Layla, I'm so so sorry. I wish so much I could give you a big hug. Flora had to have been the most loved kitty there ever was. I've shed a few tears for her myself. You are such a wonderful cat mama. Your future pets and kids are so lucky.
Layla. This post made me cry so hard. I am so sorry. I remember when my cat passed and I was holding her. It was one of the most heart breaking moments for me. I am sorry to hear about Flora. She was a good cat. I remember holding her at your place in Foster City. I love you and I know flora is in a better place.
This post made me cry. No one really understands the bond you can have with an animal until they have experienced it. And then to lose that animal is heartbreaking! Dan and I went through it last year and it was one of the hardest things we have ever gone through. But now we have 2 cats that we love more than anything and are so happy to have them in our lives. I am so sorry for you two and just know we are praying for you.
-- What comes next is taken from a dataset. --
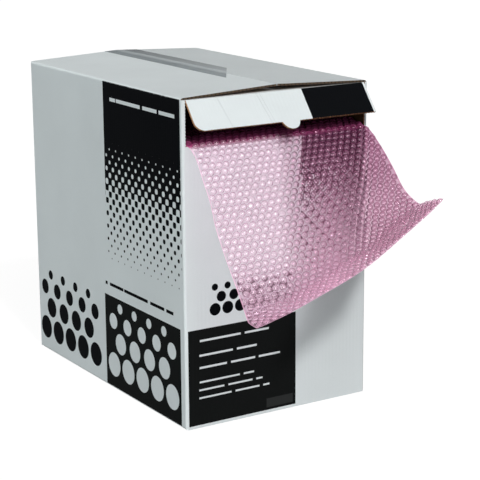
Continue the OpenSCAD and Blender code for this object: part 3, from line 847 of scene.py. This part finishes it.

I'm so sorry, Layla! I send a squeeze your way.
This is beautifully said, Layla. I'm weeping as I read it-and who jumps up to console me but CoCo, my sweet little tortie.
No explanation needed for this bond between animal and human-I'm sure both sides are just grateful to have it.
Sorry for you loss, Layla and Brock. We love you!
So sorry Layla and Brock. I know how sad it is to lose a cat that you're close to. I hope you continue to feel the Lord's love for you throughout this time.
I'm so sorry Layla.
Thank you for sharing your thoughts and testimony with us. You are an amazing person with so much love an compassion. I feel blessed to call you my friend.